Зимой выручал мел, разведенный водой. Им окрашивали установку, и она, белая как снег, уходила в снежные поля Подмосковья и здесь обрушивала на головы врага шквал огня.

В самые тяжелые дни боев под Москвой командование Западного фронта обратилось к рабочим завода с просьбой отправить досрочно дивизион. Бригады не вышли из цеха, пока не выполнили просьбу защитников столицы.

«Из цеха я тогда не выходил,— рассказывает бывший бригадир комсомольско-фронтовой бригады Василий Шишканов. Это не важно, что ему было тогда 16 лет, он был бригадиром таких же молодых еще рабочих, забывших о том, что они еще дети.— Собрали нас, помню, в 11 часов на митинг. Зачитали письмо командования. Трое суток не спали. У кого ключ валился из рук, падал на час на койку, а затем снова вставал и работал.

Задание выполнили раньше срока. Побрызгали из пульверизатора машины мелом, и ушли они на Волоколамское шоссе.

А ко Дню Советской Армии сделали сверх плана два дивизиона. И так всю войну. Много наш завод их сделал. Одна моя бригада сотни машин собрала. А таких бригад много было».

«Однажды утром,— вспоминает инженер Курапов,— прихожу на завод (уходил посмотреть, цел ли дом) и обомлел. Вся территория заставлена боевыми машинами. В чем дело?

Оказалось, ударили морозы. А все аккумуляторы были заряжены летним электролитом.

На заводе не оставалось трансформатора, чтобы перезарядить аккумуляторы. Его нашли на какой-то фабрике и перевезли в комплектовочный цех. Рабочих не хватало. Командование дало красноармейцев, и за сутки все было сделано...»
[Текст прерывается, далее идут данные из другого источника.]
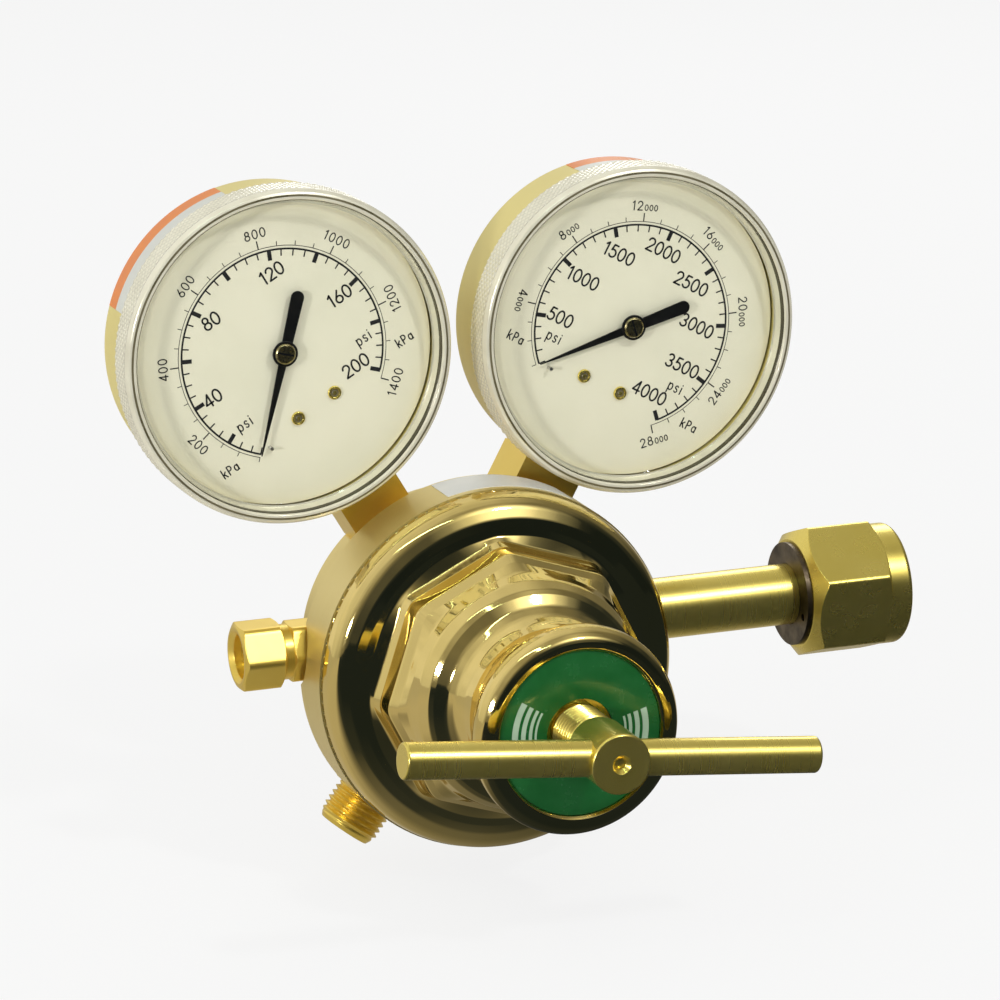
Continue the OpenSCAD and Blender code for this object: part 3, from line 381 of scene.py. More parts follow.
BRASS = ((0.84, 0.67, 0.15), (0.90, 0.73, 0.20))
mat_polished = metal("polished_brass", (0.86, 0.67, 0.24), (0.91, 0.72, 0.29), 0.065, 0.025,
                     line_bump=0.035, bump=0.04, blotch=45)
mat_band = metal("band_brass", (0.79, 0.64, 0.25), (0.83, 0.68, 0.29), 0.36, 0.03, "y", 2500,
                 line_bump=0.04, bump=0.02, blotch=50, metallic=0.85)
mat_machined = metal("machined_brass", *BRASS, 0.27, 0.012, None, 260,
                     line_bump=0.003, bump=0.003, blotch=60, metallic=0.94)
mat_fitting = metal("fitting_brass", (0.85, 0.62, 0.12), (0.90, 0.67, 0.16), 0.32, 0.015, None, 260,
                    line_bump=0.003, bump=0.003, blotch=60, metallic=0.90)
mat_turned_x = metal("turned_brass_x", *BRASS, 0.28, 0.012, "x", 2200,
                     line_bump=0.010, bump=0.003, blotch=60, metallic=0.92)
mat_hub_face = metal("turned_hub", *BRASS, 0.25, 0.012, None, 260,
                     line_bump=0.0, bump=0.003, blotch=60, metallic=0.92)
add_rings(mat_hub_face, 0.10, 1.15)
mat_steel = metal("steel", (0.52, 0.52, 0.53), (0.66, 0.66, 0.67), 0.3, 0.05)
mat_spring = metal("spring_steel", (0.30, 0.30, 0.32), (0.46, 0.46, 0.48), 0.35, 0.06)
mat_dark_steel = metal("dark_steel", (0.06, 0.045, 0.03), (0.20, 0.16, 0.11), 0.42, 0.08, None, 700,
                       line_bump=0.1, bump=0.1, blotch=220)
mat_bronze = metal("bronze", (0.50, 0.33, 0.17), (0.66, 0.46, 0.26), 0.35, 0.06)
mat_filter = metal("bronze_filter", (0.30, 0.2, 0.12), (0.6, 0.42, 0.25), 0.6, 0.1, None, 2500,
                   line_bump=0.9, bump=0.1, blotch=1800)
mat_hub = metal("hub_brass", (0.30, 0.25, 0.12), (0.55, 0.47, 0.25), 0.3, 0.06, None, 2500,
                line_bump=0.3, bump=0.1, blotch=1500)
mat_rubber = coat("black_rubber", (0.015, 0.015, 0.015), (0.03, 0.03, 0.03), 0.6)
mat_gold = coat("gold_paint", (0.74, 0.62, 0.22), (0.77, 0.65, 0.24), 0.38, 90, 0.03, metallic=0.15, clear=0.05)
mat_dial = coat("dial_white", (0.80, 0.763, 0.61), (0.825, 0.787, 0.635), 0.5, 120, 0.02)
mat_print = coat("dial_print", (0.012, 0.012, 0.014), (0.02, 0.02, 0.022), 0.55)
mat_pointer = coat("pointer_black", (0.003, 0.003, 0.003), (0.006, 0.006, 0.006), 0.4)
mat_green = coat("green_label", (0.008, 0.100, 0.020), (0.012, 0.125, 0.028), 0.25, 200, 0.03, clear=0.4)
mat_green_print = coat("label_print", (0.36, 0.50, 0.36), (0.43, 0.57, 0.43), 0.35, 200, 0.02)
mat_white_label = coat("white_label", (0.70, 0.70, 0.68), (0.76, 0.76, 0.74), 0.35, 150, 0.03, clear=0.2)
# painted shade and painted reflection: a dark tone for thin sheets laid in the dial screws' wells (painted shade)
# and on the lens ring's front bevel (painted dark reflection)
mat_painted_shade_and_reflection = coat("painted_shade_and_reflection", (0.11, 0.095, 0.05), (0.22, 0.19, 0.11), 0.3, 90, 0.03, metallic=0.3)
mat_line = coat("ring_line", (0.035, 0.03, 0.014), (0.08, 0.07, 0.035), 0.25, 90, 0.03, metallic=0.3)


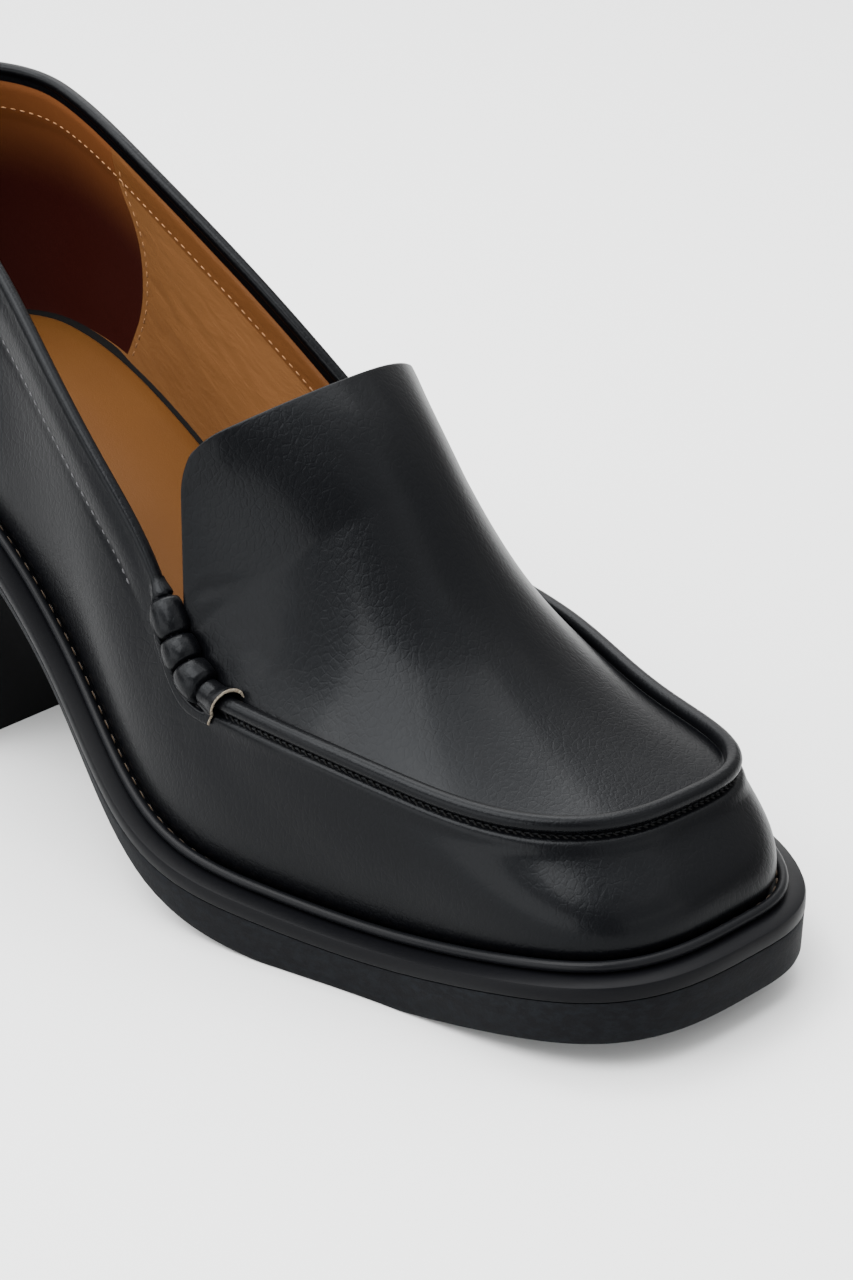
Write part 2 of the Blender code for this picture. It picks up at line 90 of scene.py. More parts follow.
SOLE_PLAN = Table("station lateral medial", [
    (0, 30.0, 30.2), (30, 33.0, 33.2), (70, 36.7, 30.1), (100, 39.9, 30.7), (130, 47.5, 35.8),
    (160, 45.3, 43.4), (190, 40.0, 43.9), (215, 38.3, 35.0), (240, 37.5, 25.2)])
SOLE_HEIGHT = Table("station top", [
    (0, 72.5), (45, 70.2), (80, 54.7), (110, 29.7), (135, 15.9), (160, 12.0), (190, 11.7),
    (215, 15.8), (240, 18.2)])
SOLE_THICKNESS = Table("station depth", [
    (0, 6.6), (50, 6.6), (95, 6.8), (125, 9.1), (150, 11.6), (160, 12.0), (190, 11.8),
    (215, 12.0), (240, 12.1)])
SOLE_FORM = dict(plan=SOLE_PLAN, start=0.0, end=LENGTH, heel_round=34.0, heel_power=2.35,
                 toe_round=45.2, toe_power=3.1, slant=-0.042, ramp=70.0, split=138.0)


def run_along(line):
    """The distance from a line's first point to each of its points."""
    return np.concatenate([[0.0], np.cumsum(np.linalg.norm(np.diff(line, axis=0), axis=1))])


def read_at(line, run, stops):
    """A line's points at given distances along it."""
    return np.stack([np.interp(stops, run, column) for column in line.T], axis=1)


def walk(line, steps):
    """Points at even steps along a finely drawn line."""
    run = run_along(line)
    return read_at(line, run, np.linspace(0, run[-1], steps + 1))


def half_outline(form, side):
    """One side of an outline from the heel's back to the toe's tip, as (station, width)."""
    heel_angle = np.linspace(0, math.pi / 2, FINE)
    toe_angle = np.linspace(math.pi / 2, 0, FINE)
    heel_end = form["start"] + form["heel_round"]
    toe_start = form["end"] - form["toe_round"]
    heel_share = np.sin(heel_angle) ** (2 / form["heel_power"])
    heel_station = heel_end - form["heel_round"] * np.cos(heel_angle) ** (2 / form["heel_power"])
    toe_share = np.sin(toe_angle) ** (2 / form["toe_power"])
    toe_station = toe_start + form["toe_round"] * np.cos(toe_angle) ** (2 / form["toe_power"])
    middle = FINE // 2
    stretches = [
        (heel_station, heel_share, STEPS["heel"]),
        (np.linspace(heel_end, form["split"], FINE), np.ones(FINE), STEPS["quarter"]),
        (np.linspace(form["split"], toe_start, FINE), np.ones(FINE), STEPS["vamp"]),
        (toe_station[:middle], toe_share[:middle], STEPS["corner"]),
        (toe_station[middle - 1:], toe_share[middle - 1:], STEPS["toe"])]
    line = np.zeros((1, 2))
    for station, share, count in stretches:
        stretch = np.stack([station, share * form["plan"].at(side, station)], axis=1)
        line = np.vstack([line[:-1], walk(stretch, count)])
    line[[0, -1], 1] = 0.0
    return line


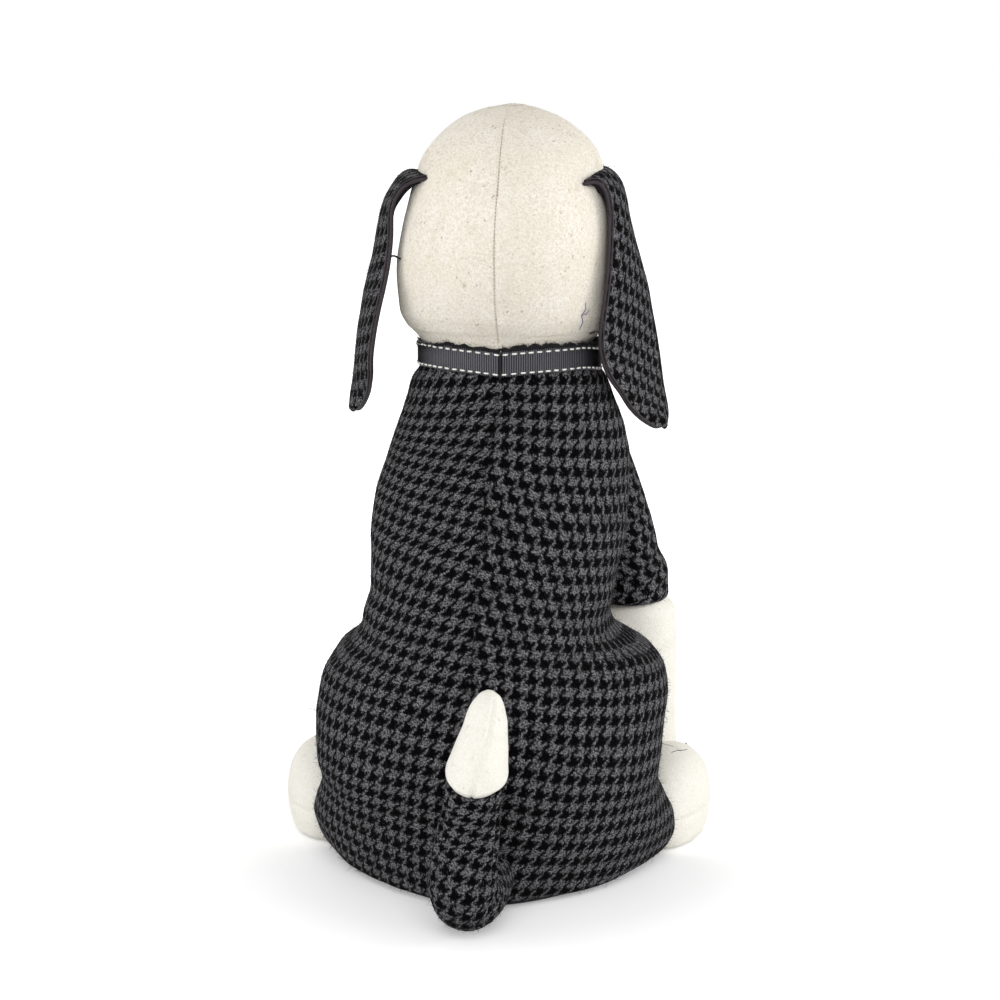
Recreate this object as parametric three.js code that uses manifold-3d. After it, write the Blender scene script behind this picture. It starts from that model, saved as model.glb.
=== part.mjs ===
// A sitting dog door stop, sewn from felt and houndstooth cloth round stuffing and a bag of sand.
// Millimetres. The dog faces +Y, its back is to -Y, its right side is +X, and it sits on z = 0.
import * as THREE from "three";
import { mergeVertices } from "three/addons/utils/BufferGeometryUtils.js";
import Module from "manifold-3d";

// Overall sizes
const bodyHeight = 200; // floor to the raw edge of the neck
const seatWidth = 138; // across the haunches
const seatDepth = 128; // twice the reach of the rump behind the middle
const headHeight = 90; // neck edge to crown
const headWidth = 82;
const headDepth = 76;

// Side seams of the body, in a plane that leans forward with the back
const sideSeamY = 30;
const sideSeamLean = 7; // degrees

// Cloth and clearances
const clothThickness = 1.6; // felt or woollen cloth
const baseThickness = 1.8; // charcoal cotton, doubled
const liningThickness = 0.9;
const seamGap = 0.3; // between pieces that are sewn or pushed together

// Neck and collar
const neckWidth = 68;
const neckDepth = 63.8;
const neckMiddleY = 42;
const neckLean = 1.2; // the neck stands a little to the right of the seat
const neckTuck = 14; // how far the head's neck reaches down inside the body's
const ribbonWidth = 10;
const ribbonThickness = 0.9;
const ribbonBelowEdge = 1.4; // the raw edge shows above the ribbon

// Head
const headMiddleY = 33;
const crownLean = 3.5; // the crown leans to the right
const muzzleLength = 71; // from the head's middle to the muzzle's end
const muzzleWidth = 50;
const muzzleDrop = 63; // crown to the middle of the muzzle
const gussetWidth = 26;
const noseWidth = 18;
const eyeDiameter = 9;
const eyeSpread = 17; // from the middle to each eye
const eyeBelowCrown = 41;

// Legs and feet
const legWidth = 34.6;
const legInset = 4.973; // from the chest's side in to each foreleg's middle
const legShift = 5; // both forelegs are sewn a little to the right
const legMiddleY = 62;
const shoulderMiddleY = 47;
const shoulderInset = 15.473; // the forelegs' tops lie further in
const legTop = 154;
const sleeveEnd = 93; // height of the sleeve's lower edge
const pawLength = 33; // forward from the leg's middle
const footLength = 62;
const footWidth = 38;
const footHeight = 37;
const footInset = 3; // from the haunch's side in to each hind foot's middle
const footShift = -2.5; // both hind feet lie a little to the left
const footMiddleY = 45;
const footTurn = 12; // degrees outward

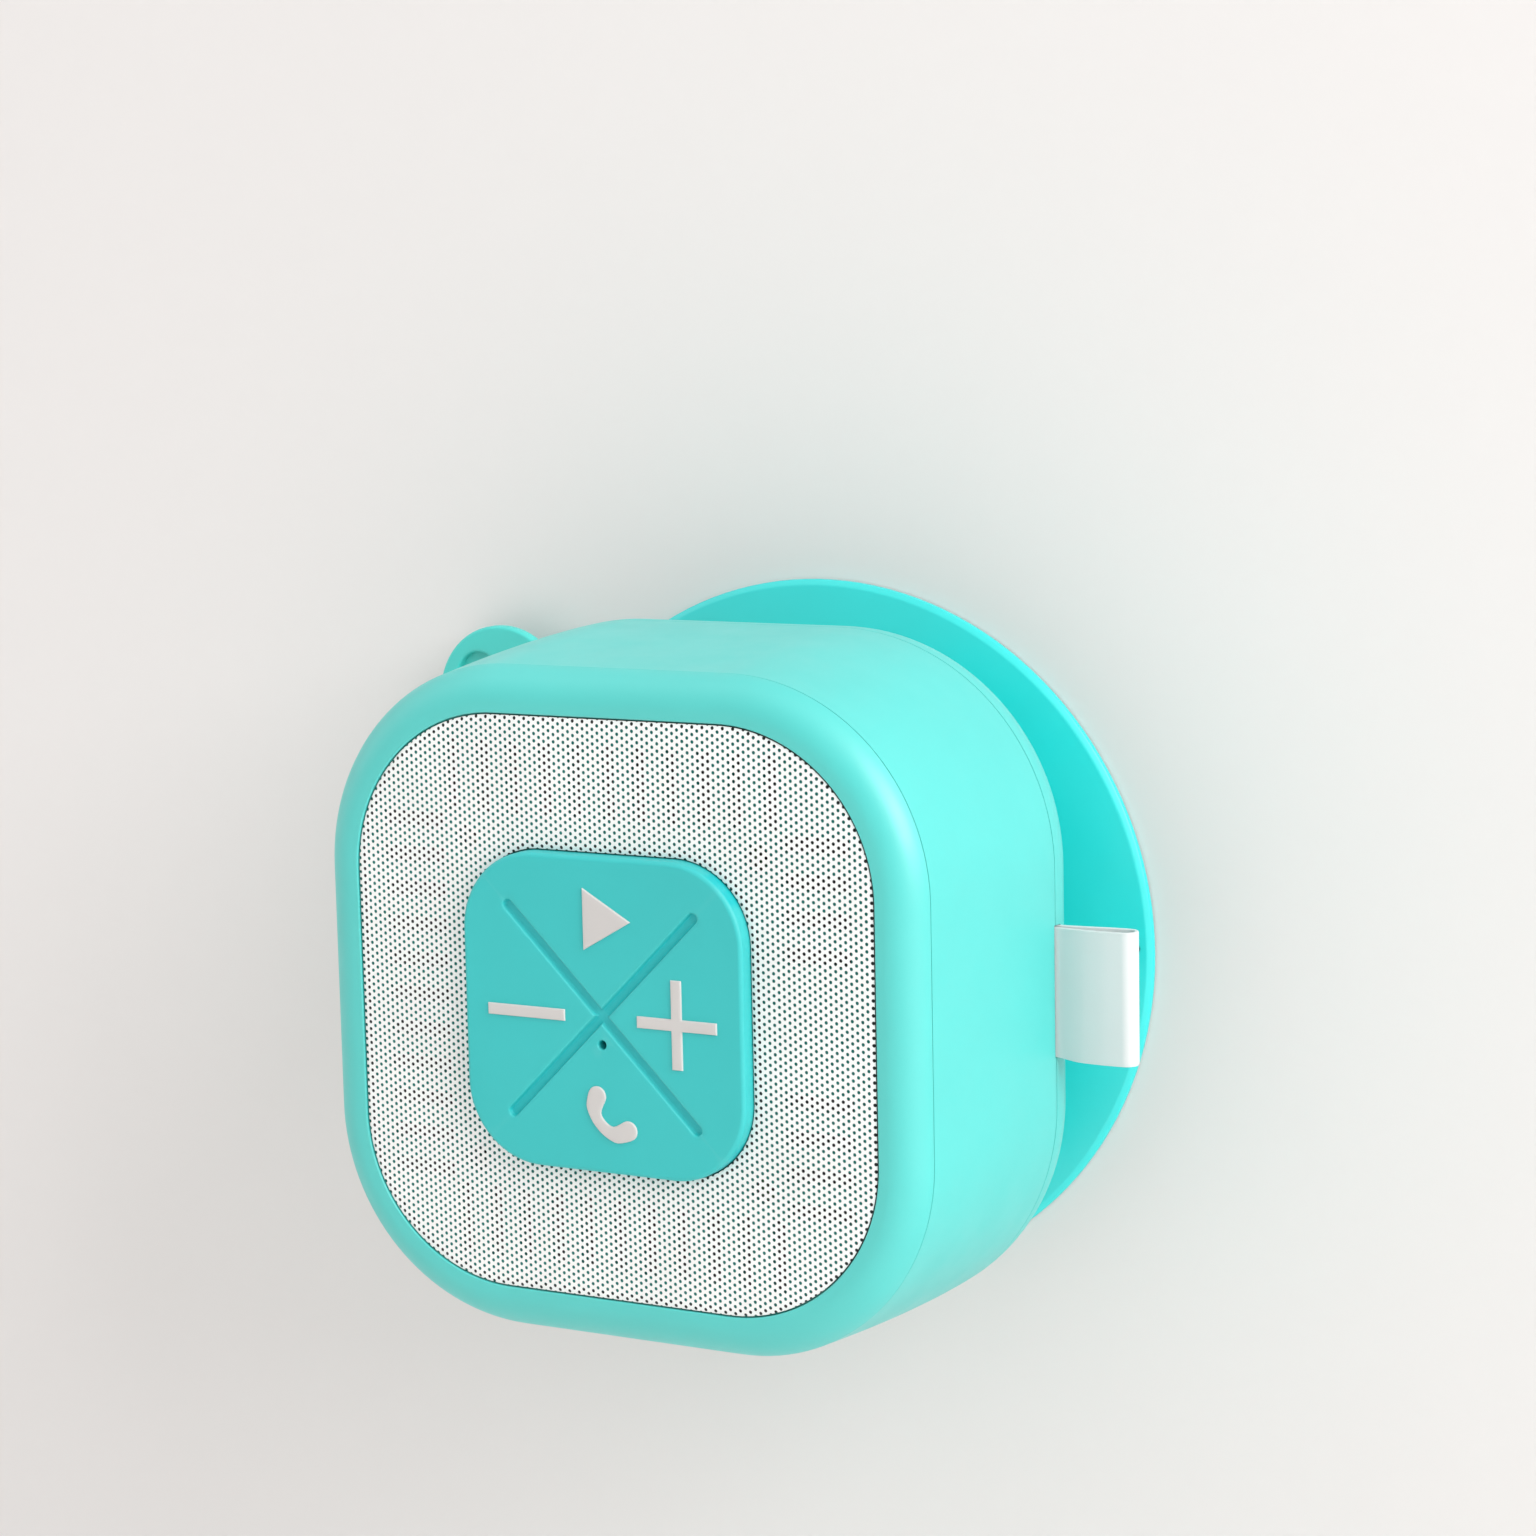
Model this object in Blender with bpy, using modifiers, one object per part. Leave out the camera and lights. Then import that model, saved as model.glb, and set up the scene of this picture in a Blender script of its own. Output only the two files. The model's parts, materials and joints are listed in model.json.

Так трудились на «Компрессоре» в грозном 1941 году. Так трудились и на всех московских заводах, ставших фронтовыми крепостями...

«КАТЮША» С КРАСНОЙ ПРЕСНИ

Теперь рассказ о подвиге рабочих, инженеров другого московского завода — «Красная Пресня». В дни, когда враг рвался к стенам столицы, в его цехах начался серийный выпуск БМ-8 — боевой машины для снарядов калибром 82 миллиметра, тоже «катюши», но только меньшего калибра, разработанной СКВ завода «Компрессор».

К началу Великой Отечественной войны страна располагала запасом реактивных снарядов этого калибра и стволами для них. Поэтому было принято решение срочно начать выпуск наземных пусковых установок.